Just to be fair, the NAA isn’t the only print industry organization wasting valuable time and resources creating self-promotional campaigns. Board member Donna Barrett admits being inspired by the magazine industry’s own lame campaign. And up here in Canada, the Canadian Newspaper Association’s 2009 promotional campaign even included an execution with the word “sexy” in it (while you’re on their site, be sure to check out the hilarious pdf entitled Newspapers: A Green Choice).
I dearly hope that incoming NAA CEO Caroline Little will shake this musty old organization to its core. They should focus less on reminding readers and advertisers that they are valuable and more on actually being valuable. That means hard-core research and analytics aimed at understanding how to generate a healthy return on investment for advertisers as well as true reader engagement. The results may be unsettling, but at least they’ll be useful.
What the NAA shouldn’t be doing is telling its membership what it wants to hear. That’s an irresponsible waste of their dues.
Well, that for which you wish has been tried before, with very disappointing results. I worked extensively on the Newspaper Next project, arguably one of the industry's more ambitious attempts to identify new and profitable ways forward. Part I of the project was very warmly received, in retrospect because it didn't really ask newspapers to stretch too far beyond their comfort zones. And in fact most of the innovation that we saw in response to Part I was incremental, very close to the core in terms of revenue models. But the "jobs to be done" approach was new to a lot of newspapers, and a lot of them put it to work.
What we realized after Part I had been completed was that we had failed to define a five-year strategic framework for the industry -- how should newspaper companies think of themselves five years into the future? If we could articulate that, we reasoned, it would help newspapers prioritize investments in research and product development.
So Part II attempted to articulate that vision, identifying all the functions besides news dissemination that newspapers have historically performed, and trying to link those functions to new technologies that enable them to be performed in entirely new and more efficient ways. We went so far as to offer ways to prioritize some of these functions so as to reap maximum gain as soon as possible.

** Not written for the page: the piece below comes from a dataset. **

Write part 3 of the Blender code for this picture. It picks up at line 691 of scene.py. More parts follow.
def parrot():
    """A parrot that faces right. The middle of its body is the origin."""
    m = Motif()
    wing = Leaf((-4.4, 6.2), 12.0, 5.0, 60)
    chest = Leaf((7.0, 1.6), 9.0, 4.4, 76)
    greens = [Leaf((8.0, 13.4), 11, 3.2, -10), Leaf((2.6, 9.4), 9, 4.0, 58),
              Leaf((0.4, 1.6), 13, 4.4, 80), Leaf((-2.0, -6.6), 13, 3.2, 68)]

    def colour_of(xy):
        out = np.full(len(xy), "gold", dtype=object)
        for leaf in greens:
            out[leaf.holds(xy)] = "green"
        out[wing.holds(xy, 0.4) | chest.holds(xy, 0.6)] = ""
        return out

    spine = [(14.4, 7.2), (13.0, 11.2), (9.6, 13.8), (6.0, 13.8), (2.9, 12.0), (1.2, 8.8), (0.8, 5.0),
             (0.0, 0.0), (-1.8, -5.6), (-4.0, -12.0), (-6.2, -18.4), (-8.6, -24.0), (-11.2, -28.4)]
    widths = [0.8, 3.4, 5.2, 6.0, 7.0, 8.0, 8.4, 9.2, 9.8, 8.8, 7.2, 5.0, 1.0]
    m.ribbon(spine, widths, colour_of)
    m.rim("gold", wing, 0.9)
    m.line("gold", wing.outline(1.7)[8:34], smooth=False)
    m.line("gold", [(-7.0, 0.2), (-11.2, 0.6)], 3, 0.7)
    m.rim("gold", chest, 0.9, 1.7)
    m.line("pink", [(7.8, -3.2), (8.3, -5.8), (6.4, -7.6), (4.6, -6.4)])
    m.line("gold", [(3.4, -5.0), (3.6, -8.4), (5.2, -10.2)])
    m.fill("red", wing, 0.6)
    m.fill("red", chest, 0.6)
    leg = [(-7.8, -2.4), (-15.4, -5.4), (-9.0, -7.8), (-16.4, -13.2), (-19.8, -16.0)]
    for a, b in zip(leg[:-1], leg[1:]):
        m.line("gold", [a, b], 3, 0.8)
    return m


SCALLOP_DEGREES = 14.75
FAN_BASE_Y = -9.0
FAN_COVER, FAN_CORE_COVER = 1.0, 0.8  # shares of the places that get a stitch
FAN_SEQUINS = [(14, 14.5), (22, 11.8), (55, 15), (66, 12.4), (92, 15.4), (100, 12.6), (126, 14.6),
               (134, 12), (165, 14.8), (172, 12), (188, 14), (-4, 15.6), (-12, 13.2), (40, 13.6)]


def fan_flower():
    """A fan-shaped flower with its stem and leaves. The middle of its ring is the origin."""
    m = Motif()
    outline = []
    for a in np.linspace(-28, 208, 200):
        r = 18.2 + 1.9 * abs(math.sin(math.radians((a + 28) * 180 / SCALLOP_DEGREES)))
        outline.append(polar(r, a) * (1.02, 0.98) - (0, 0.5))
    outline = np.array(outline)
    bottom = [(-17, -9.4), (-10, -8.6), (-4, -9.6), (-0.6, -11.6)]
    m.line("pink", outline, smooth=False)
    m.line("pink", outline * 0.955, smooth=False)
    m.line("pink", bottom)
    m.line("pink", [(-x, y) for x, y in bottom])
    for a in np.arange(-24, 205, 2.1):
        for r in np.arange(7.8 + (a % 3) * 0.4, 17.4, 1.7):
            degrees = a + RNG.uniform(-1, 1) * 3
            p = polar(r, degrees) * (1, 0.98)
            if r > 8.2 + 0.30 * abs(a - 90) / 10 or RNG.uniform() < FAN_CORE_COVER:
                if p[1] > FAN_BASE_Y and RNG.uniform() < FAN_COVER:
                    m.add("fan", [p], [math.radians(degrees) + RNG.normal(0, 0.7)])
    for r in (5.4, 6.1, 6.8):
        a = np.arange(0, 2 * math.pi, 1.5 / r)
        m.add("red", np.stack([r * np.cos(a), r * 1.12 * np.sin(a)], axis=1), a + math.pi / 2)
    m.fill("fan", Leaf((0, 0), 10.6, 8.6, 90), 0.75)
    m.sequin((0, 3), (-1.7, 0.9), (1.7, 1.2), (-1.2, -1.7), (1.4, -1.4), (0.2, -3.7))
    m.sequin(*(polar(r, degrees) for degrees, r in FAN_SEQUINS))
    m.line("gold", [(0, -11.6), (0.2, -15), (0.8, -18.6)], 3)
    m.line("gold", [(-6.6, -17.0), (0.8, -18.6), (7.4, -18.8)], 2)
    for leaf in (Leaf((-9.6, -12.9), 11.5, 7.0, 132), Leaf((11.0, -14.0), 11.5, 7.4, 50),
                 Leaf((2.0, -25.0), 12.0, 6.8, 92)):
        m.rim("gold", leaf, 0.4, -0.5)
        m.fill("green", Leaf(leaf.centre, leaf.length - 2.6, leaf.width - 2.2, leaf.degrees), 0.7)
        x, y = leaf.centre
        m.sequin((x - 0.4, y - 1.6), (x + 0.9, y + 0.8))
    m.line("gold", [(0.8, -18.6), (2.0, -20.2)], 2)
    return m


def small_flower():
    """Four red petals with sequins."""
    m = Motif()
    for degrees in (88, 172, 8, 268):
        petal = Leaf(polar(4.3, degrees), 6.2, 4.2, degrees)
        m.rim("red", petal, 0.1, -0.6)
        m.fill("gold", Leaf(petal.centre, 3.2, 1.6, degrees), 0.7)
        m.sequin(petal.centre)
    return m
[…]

Put aside for a moment any criticism about how Part II was introduced to the industry, and ponder industry reaction to the actual substance of it: a resounding "don't tell us how to define our strategy." (We were told that in so many words.) In effect, it made the industry too uncomfortable, and they weren't willing to go there.
So what makes anyone think that Caroline Little or anyone else with an ambitious vision for industry change can have a different effect, given that the major players remain the same? I'm not at all hopeful, although I'd love to be wrong. But I think history is with me: there has never been a documented case in which an entire industry going through the kind of disruption currently affecting the newspaper industry has managed to reinvent itself successfully.
That is not to say there isn't lots of innovation going on around journalism and, increasingly, around business models to support that journalism; there is. It's just that very little of it is happening at newspapers. Disappointing but not surprising, and I don't see it changing.
Posted by: Elaine | 07/24/2011 at 12:05 PM
Excellent points, Judy and Elaine. And frankly, part 2 of Newspaper Next didn't give newspapers as strong a strategy as they needed, not even close. But it was more than they were bold enough to undertake. Their strategy was to hang on, cut costs and hope things would get better without any exercise of courage or vision on their part.
Did you catch the NAA dog ad, about how newspaper writers dig and online writers yap? Wonder how many newspapers who've cut back on their digging resources will be running that ad without catching the irony?
Posted by: Stevebuttry | 07/24/2011 at 12:42 PM
One final comment: The fact that the ads were tested only on the agency that created them and on people within NAA tells you all you need to know about how much the industry leadership has changed since Newspaper Next.
Posted by: Elaine | 07/24/2011 at 12:59 PM
Actually I think your headline could do with a bit of tweaking... I assume that by "Print industry" what you actually mean is the "Newspaper industry". Two very different things!
It's like blaming the electronics industry for rubbish television, or engineering companies for poor public transport.